Na-Dené and Yeniseian
The Dené–Yeniseian hypothesis suggests that the Na-Dené languages of North America and the Yeniseian languages of Central Siberia share a common ancestor. Possible homelands for this family include Central Asia, West Asia, Siberia, or Beringia (the land bridge that once connected Asia and North America). However, there isn't enough evidence yet to be sure.
Algic
The Algic languages are found from the Pacific coast to the Atlantic coast of North America. It's thought that Proto-Algic was spoken on the Columbia Plateau. From there, early speakers of what would become Wiyot and Yurok moved southwest to the North Coast of California.
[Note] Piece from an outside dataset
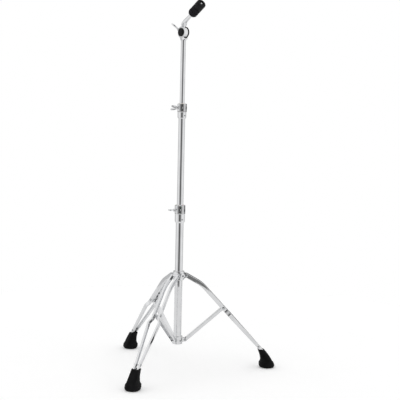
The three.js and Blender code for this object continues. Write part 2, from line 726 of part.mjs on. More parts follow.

Early speakers of Proto-Algonquian moved to the Great Plains, which became the center for the spread of the Algonquian languages.
Uto-Aztecan
Some experts believe the homeland of Proto-Uto-Aztecan was in the border region between the USA and Mexico. This includes parts of Arizona, New Mexico, and nearby areas of Sonora and Chihuahua in Mexico. This proto-language was likely spoken by people who gathered food about 5,000 years ago. Another idea suggests a homeland further south in Mesoamerica. Here, the speakers were farmers who grew maize (corn). They gradually moved north, bringing maize farming with them, between 4,500 and 3,000 years ago.

South America

Tupian
Proto-Tupian, the ancestor of the Tupian languages in South America, was probably spoken in the region between the Guaporé and Aripuanã rivers, around 5,000 years ago.

Africa and Middle East

Afroasiatic
There's no complete agreement on the homeland of the Afroasiatic languages. However, based on current evidence, somewhere in the eastern Sahara desert or nearby areas seems most likely. Proto-Afroasiatic is thought to have started splitting up around 8,000 BCE. Proto-Semitic, a branch of Afroasiatic, is believed to have been spoken in the Near East between 4,400 and 7,400 BCE. Akkadian is the oldest known language from this branch.
Niger–Congo
The idea of the Niger–Congo languages as one big family is still debated. It probably started in West Africa (where there's the most language diversity) soon after the last Ice Age ended. Its spread might be linked to the growth of farming in the Sahel region during the African Neolithic period, after the Sahara became drier around 3,500 BCE.
Mande
A scientist named Valentin Vydrin believes the homeland of the Mande languages in the second half of the 4th millennium BCE was in the Southern Sahara. This area is now parts of Mauritania and southern Western Sahara.
Nilo-Saharan
The idea of the Nilo-Saharan languages as a single family is also debated. Those who support it think the border area between Chad, Sudan, and the Central African Republic is a likely homeland from around the start of the Holocene (about 11,700 years ago).
Central-Sudanic
The original homeland of Central Sudanic speakers was likely somewhere in the Bahr el Ghazal region of South Sudan.
Khoe-Kwadi
The homeland of Khoe-Kwadi was likely the middle Zambezi Valley over 2,000 years ago.